Nowadays, more and more recruitment teams are embracing technology in their application processes – AI analysis in video interviews, for example. But as someone who has congenital nystagmus, an involuntary movement of the eyes, I was concerned that this could be misconstrued by AI. So when it came to applying, I was always open about my disability. I found that companies would quickly provide reassurance and make any adjustments necessary. Barclays in particular went above and beyond to put me at ease; I felt valued from the get-go.
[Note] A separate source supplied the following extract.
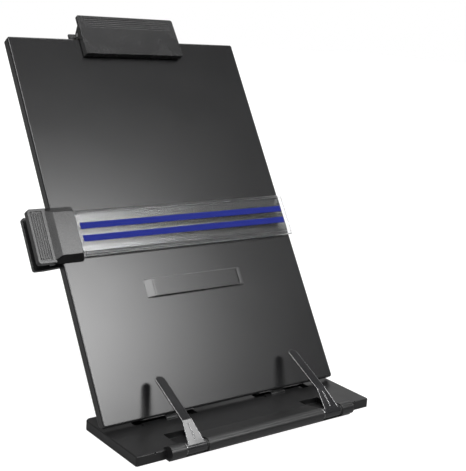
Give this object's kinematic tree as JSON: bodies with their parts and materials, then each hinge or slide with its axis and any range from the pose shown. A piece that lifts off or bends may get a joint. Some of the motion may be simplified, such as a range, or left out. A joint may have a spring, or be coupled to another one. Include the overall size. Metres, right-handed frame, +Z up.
{
  "type": "copy holder with line guide",
  "caption": "Leaning steel back plate on a desk stand with a rear wire strut, a top clip, two page arms on a front rod and a clear ruler on a sliding edge clamp.",
  "frame": {"origin": "desk level, on the stand's middle plane, under the bottom front edge of the back plate at its stored lean", "axes": "+X to the reader's right, +Y away from the reader, +Z up"},
  "size_m": [0.2396, 0.239, 0.2909],
  "materials": {
    "stand_plastic": "satin moulded",
    "rail_plastic": "smooth moulded",
    "plate_paint": "satin black paint",
    "clip_plastic": "smooth moulded",
    "guide_plastic": "smooth moulded",
    "arm_steel": "gloss black paint",
    "pin_steel": "drawn",
    "strut_steel": "zinc plated",
    "spring_steel": "drawn",
    "clear_plastic": "polished clear",
    "stripe_ink": "printed",
    "foot_rubber": "matt"
  },
  "bodies": {
    "base": {"base_body": "stand_plastic", "front_rail": "rail_plastic", "nose_cap_left": "rail_plastic", "nose_cap_right": "rail_plastic", "rail_screws": "pin_steel", "rubber_feet": "foot_rubber", "hinge_pins": "pin_steel", "arm_rod": "pin_steel", "arm_washers": "rail_plastic"},
    "plate": {"back_plate": "plate_paint", "strut_saddles": "plate_paint", "clip_housing": "clip_plastic", "clip_rivets": "pin_steel", "clip_pin": "pin_steel", "clip_spring": "spring_steel"},
    "strut": {"strut_wire": "strut_steel"},
    "clip": {"clip_lever": "clip_plastic", "clip_pad": "foot_rubber"},
    "guide": {"guide_front_jaw": "guide_plastic", "guide_pin": "pin_steel", "guide_spring": "spring_steel", "line_ruler": "clear_plastic", "ruler_stripes": "stripe_ink", "ruler_screws": "pin_steel"},
    "guide_jaw": {"guide_rear_jaw": "guide_plastic"},
    "arm_left": {"page_arm_left": "arm_steel"},
    "arm_right": {"page_arm_right": "arm_steel"}
  },
  "joints": [
    {"name": "plate_tilt", "type": "hinge", "parent": "base", "child": "plate", "pos_m": [0, 0.0047, 0.011], "axis": [1, 0, 0], "range_deg": [-57.2, 12.8]},
    {"name": "strut_fold", "type": "hinge", "parent": "plate", "child": "strut", "pos_m": [0, 0.04503, 0.07542], "axis": [1, 0, 0], "range_deg": [-26.5, 116.5]},
    {"name": "clip_open", "type": "hinge", "parent": "plate", "child": "clip", "pos_m": [0, 0.17163, 0.27519], "axis": [-1, 0, 0], "range_deg": [0, 15], "stiffness_Nm_per_rad": 0.08, "springref_deg": -28.65},
    {"name": "guide_slide", "type": "slide", "parent": "plate", "child": "guide", "axis": [0, 0.5417, 0.8406], "range_m": [-0.07, 0.115]},
    {"name": "guide_release", "type": "hinge", "parent": "guide", "child": "guide_jaw", "pos_m": [-0.1152, 0.08157, 0.12992], "axis": [0, 0.5417, 0.8406], "range_deg": [0, 18], "stiffness_Nm_per_rad": 0.05, "springref_deg": -28.65},
    {"name": "arm_left_swing", "type": "hinge", "parent": "base", "child": "arm_left", "pos_m": [-0.0636, -0.0466, 0.0063], "axis": [1, 0, 0], "range_deg": [-2.5, 95]},
    {"name": "arm_right_swing", "type": "hinge", "parent": "base", "child": "arm_right", "pos_m": [0.0636, -0.0466, 0.0063], "axis": [1, 0, 0], "range_deg": [-2.5, 95]}
  ],
  "couplings": [
    {"joint": "strut_fold", "follows": "plate_tilt", "ratio": -2.03}
  ]
}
I wanted a career where I could be creative and solve problems in interesting, forward-thinking ways. A technology role seemed a natural fit, especially in a dynamic and ever-evolving industry like FinTech. Why Barclays? Well, their focus on technological innovation was a huge draw. But it was also clear how committed they are to diversity and improving experiences for those living with disabilities, both in the workplace and wider world.
Today, I work on all things Cloud computing and infrastructure. I support the applications or services run on the Cloud, and also explore how we can better leverage it. Having joined with basic coding skills, I’ve spent a lot of time learning new languages – something that’s been really exciting and fulfilling. I get to play with the very latest technology and have a front-row seat to how it’s changing the future of banking.
I’ve never felt the need to hide my disability at work because the culture here is so supportive of diversity and inclusion. Desks come with large, state-of-the-art screens, and any specialist equipment is sorted right away. If I know a certain task is going to be tricky for me, such as reading screens from afar during presentations, I’ll plan ahead and get copies of the slides or have them broadcast to a laptop. It means I’m constantly building up invaluable skills like resourcefulness and problem solving, which are vital in my role.
Honestly, working in technology is a great career if you happen to have a visual impairment. There’s so much assistive technology to help you just get on with your job. It’s also a world that needs more individuals with experience and empathy to boost inclusivity; something I’m really passionate about. I love getting involved in initiatives and projects to help make our environment inclusive for absolutely everyone.